**Dataset extract:**

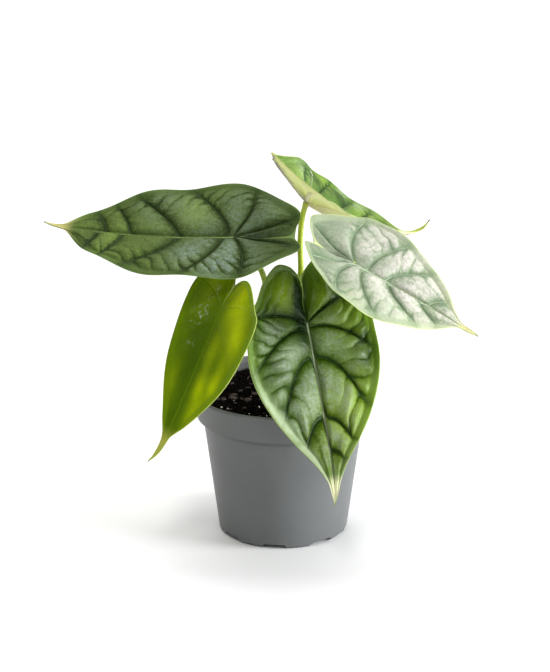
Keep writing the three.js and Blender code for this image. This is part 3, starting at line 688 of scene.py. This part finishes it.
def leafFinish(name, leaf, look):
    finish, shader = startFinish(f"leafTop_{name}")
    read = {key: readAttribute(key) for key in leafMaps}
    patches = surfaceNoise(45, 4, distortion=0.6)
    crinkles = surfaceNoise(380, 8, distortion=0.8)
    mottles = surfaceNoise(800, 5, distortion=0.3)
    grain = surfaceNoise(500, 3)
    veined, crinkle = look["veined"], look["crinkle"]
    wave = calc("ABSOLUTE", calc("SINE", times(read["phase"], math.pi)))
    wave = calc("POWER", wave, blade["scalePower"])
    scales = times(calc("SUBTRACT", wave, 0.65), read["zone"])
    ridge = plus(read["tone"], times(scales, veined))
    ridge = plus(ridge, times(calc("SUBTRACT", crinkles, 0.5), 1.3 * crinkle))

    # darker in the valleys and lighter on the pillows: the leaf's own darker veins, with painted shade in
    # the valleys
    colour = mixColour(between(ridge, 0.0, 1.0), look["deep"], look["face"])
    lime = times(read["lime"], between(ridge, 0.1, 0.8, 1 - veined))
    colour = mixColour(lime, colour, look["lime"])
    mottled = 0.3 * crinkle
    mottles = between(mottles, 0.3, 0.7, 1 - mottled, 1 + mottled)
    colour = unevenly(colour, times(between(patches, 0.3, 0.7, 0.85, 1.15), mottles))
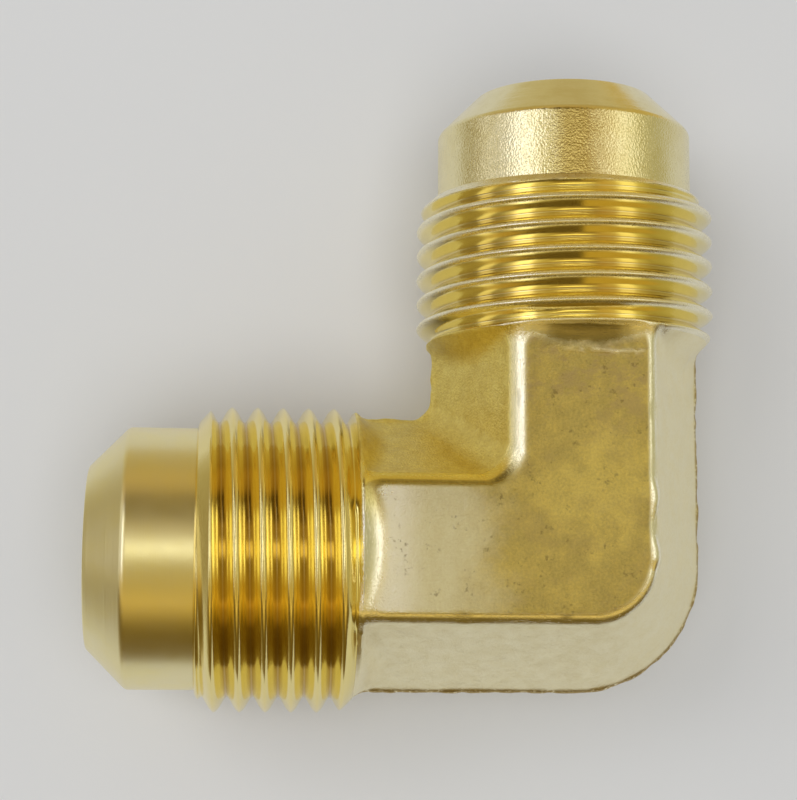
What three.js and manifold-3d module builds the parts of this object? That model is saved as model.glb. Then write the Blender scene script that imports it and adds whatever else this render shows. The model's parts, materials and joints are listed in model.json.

**Problem statement:**
Repeat the data precisely, reproducing every entry.

**Output for this exercise:**
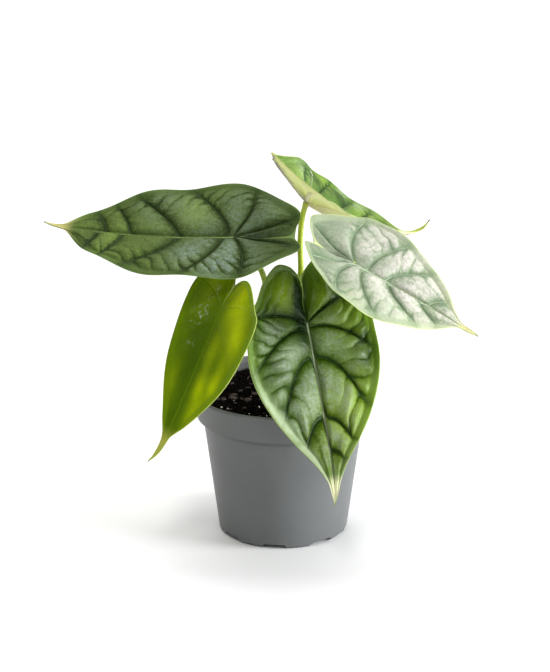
Keep writing the three.js and Blender code for this image. This is part 3, starting at line 688 of scene.py. This part finishes it.
def leafFinish(name, leaf, look):
    finish, shader = startFinish(f"leafTop_{name}")
    read = {key: readAttribute(key) for key in leafMaps}
    patches = surfaceNoise(45, 4, distortion=0.6)
    crinkles = surfaceNoise(380, 8, distortion=0.8)
    mottles = surfaceNoise(800, 5, distortion=0.3)
    grain = surfaceNoise(500, 3)
    veined, crinkle = look["veined"], look["crinkle"]
    wave = calc("ABSOLUTE", calc("SINE", times(read["phase"], math.pi)))
    wave = calc("POWER", wave, blade["scalePower"])
    scales = times(calc("SUBTRACT", wave, 0.65), read["zone"])
    ridge = plus(read["tone"], times(scales, veined))
    ridge = plus(ridge, times(calc("SUBTRACT", crinkles, 0.5), 1.3 * crinkle))

    # darker in the valleys and lighter on the pillows: the leaf's own darker veins, with painted shade in
    # the valleys
    colour = mixColour(between(ridge, 0.0, 1.0), look["deep"], look["face"])
    lime = times(read["lime"], between(ridge, 0.1, 0.8, 1 - veined))
    colour = mixColour(lime, colour, look["lime"])
    mottled = 0.3 * crinkle
    mottles = between(mottles, 0.3, 0.7, 1 - mottled, 1 + mottled)
    colour = unevenly(colour, times(between(patches, 0.3, 0.7, 0.85, 1.15), mottles))
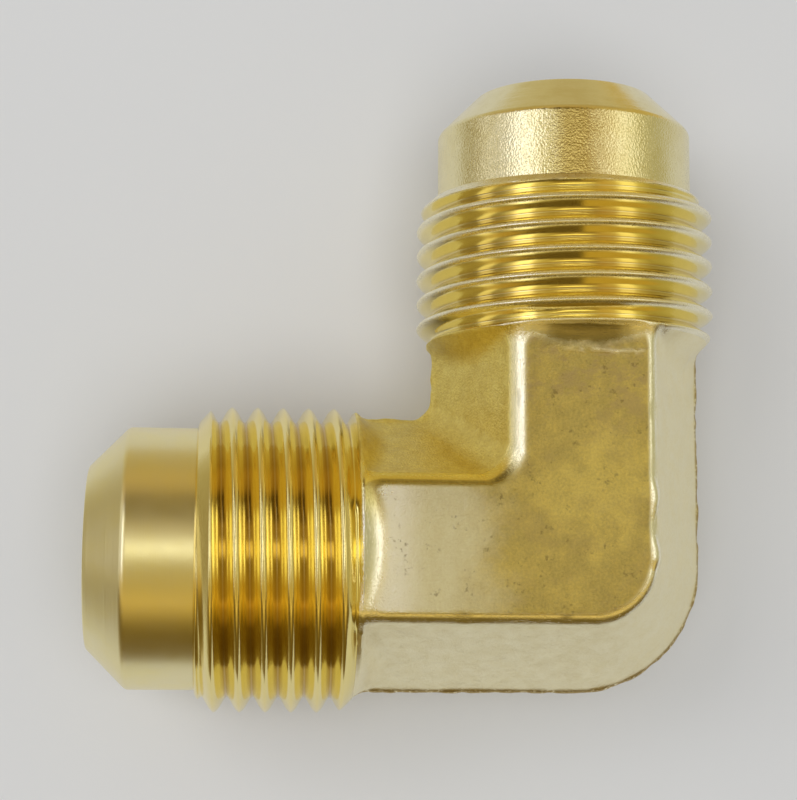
What three.js and manifold-3d module builds the parts of this object? That model is saved as model.glb. Then write the Blender scene script that imports it and adds whatever else this render shows. The model's parts, materials and joints are listed in model.json.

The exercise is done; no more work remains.